BRETT: Wow, I can’t even remember which character that is. Both Rob and I write thrillers full of action and suspense. POE falls right into that arena, so while I’m sure we both would have made some different choices on our own, our stories probably wouldn’t have diverged far from where we ended up.
ROB: Reminder—the character Deuce, who I fell in love with immediately.
BRETT: Deuce! Right. Yeah, he’s a pretty cool character.
10. Do the two of you have another one in the planning or writing stage?
ROB: We’ve just finished this one literally in the last couple days, so the follow up isn’t yet planned. I have an idea or two for Alex, and I’m sure Brett does, too, but we haven’t yet discussed it. We’re still trying to get our head out of this first one.

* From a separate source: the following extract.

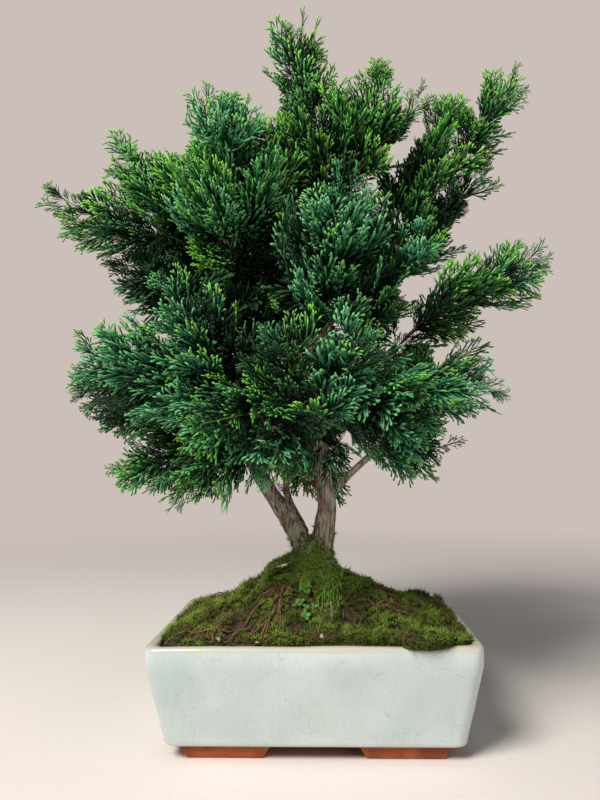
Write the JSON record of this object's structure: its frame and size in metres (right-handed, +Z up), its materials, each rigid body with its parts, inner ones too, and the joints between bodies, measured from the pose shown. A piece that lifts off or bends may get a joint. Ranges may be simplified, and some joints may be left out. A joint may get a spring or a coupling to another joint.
{
  "type": "hinoki cypress bonsai in a pot",
  "caption": "Upright twin-stemmed hinoki cypress bonsai with fan-shaped evergreen sprays, on a mossy mound in a low rectangular crackle-glazed ceramic pot on corner feet.",
  "frame": {"origin": "bottom centre of the whole object's box, on the surface that the pot's feet stand on", "axes": "+Z up along the tree, +X to the right along the pot's long side, the front of the tree and pot faces -Y"},
  "size_m": [0.459, 0.3236, 0.618],
  "materials": {
    "glaze": "pale mint crackle glaze, thin and cream at the rim, bare terracotta feet",
    "screen": "black moulded drainage mesh",
    "soil": "dark damp granular soil",
    "moss": "short cushion moss, olive to bright green",
    "bark": "fibrous grey-brown bark, mossy at the foot",
    "foliage": "blue-green scale foliage with yellow-green tips"
  },
  "bodies": {
    "root": {"pot": "glaze", "drain_screen_left": "screen", "drain_screen_right": "screen", "soil": "soil", "moss_back_left": "moss", "moss_back_right": "moss", "moss_front_left": "moss", "moss_front_right": "moss", "moss_left": "moss", "moss_right": "moss", "trunk": "bark", "branch_front": "bark", "branch_front_left": "bark", "branch_front_upper": "bark", "branch_left_low": "bark", "branch_rear_low": "bark", "branch_rear_upper": "bark", "branch_right_arm": "bark", "branch_right_low": "bark", "branch_right_upper": "bark", "branch_top_right": "bark", "branch_upper_left": "bark", "foliage_apex": "foliage", "foliage_bottom_left_front": "foliage", "foliage_centre_front_upper": "foliage", "foliage_centre_right_front": "foliage", "foliage_front_centre": "foliage", "foliage_front_centre_right": "foliage", "foliage_front_hang_right": "foliage", "foliage_front_low_centre": "foliage", "foliage_front_low_left": "foliage", "foliage_front_right_low": "foliage", "foliage_inner_left": "foliage", "foliage_left_arm": "foliage", "foliage_left_bottom": "foliage", "foliage_left_low_front": "foliage", "foliage_left_low_rear": "foliage", "foliage_left_low_upper": "foliage", "foliage_left_mid": "foliage", "foliage_left_upper": "foliage", "foliage_rear_low_centre": "foliage", "foliage_rear_low_left": "foliage", "foliage_rear_low_right": "foliage", "foliage_rear_mid": "foliage", "foliage_rear_top": "foliage", "foliage_rear_upper_left": "foliage", "foliage_rear_upper_right": "foliage", "foliage_right_arm": "foliage", "foliage_right_low": "foliage", "foliage_right_low_rear": "foliage", "foliage_right_mid": "foliage", "foliage_right_under": "foliage", "foliage_right_upper": "foliage", "foliage_right_upper_tip": "foliage", "foliage_top_centre": "foliage", "foliage_top_right": "foliage", "foliage_top_right_lobe": "foliage", "foliage_upper_left_front": "foliage", "foliage_upper_left_rear": "foliage"}
  },
  "joints": []
}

BRETT: In the broader sense, yes. POE is the first of a series, so there are aspects of her life that we’ve put in motion which will continue to evolve. Just thinking about it makes me excited to get book two going!

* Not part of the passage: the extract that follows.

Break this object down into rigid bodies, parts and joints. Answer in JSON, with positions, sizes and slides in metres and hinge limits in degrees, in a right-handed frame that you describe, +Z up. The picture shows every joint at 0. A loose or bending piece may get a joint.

11. Any solo projects coming up?
ROB: I have been slogging away at a new Trial Junkies thriller called NEGLIGENCE. Assuming I ever finish it (it’s one of those books that doesn’t seem to want to die), it will be out very soon.
BRETT: Absolutely. I’m working on the seventh book of my Jonathan Quinn series right now. It’s called THE ENRAGED and should be out late May.
POE is available RIGHT NOW at http://www.amazon.com/Poe-An-Alexandra-Thriller-ebook/dp/B00BXTED3C (for Kindle in the U.S.), at http://www.amazon.co.uk/Poe-An-Alexandra-Thriller-ebook/dp/B00BXTED3C (for Kindle in the U.K.) and at http://www.barnesandnoble.com/w/poe-brett-battles/1046284270 (for Barnes & Noble). BUY IT!!!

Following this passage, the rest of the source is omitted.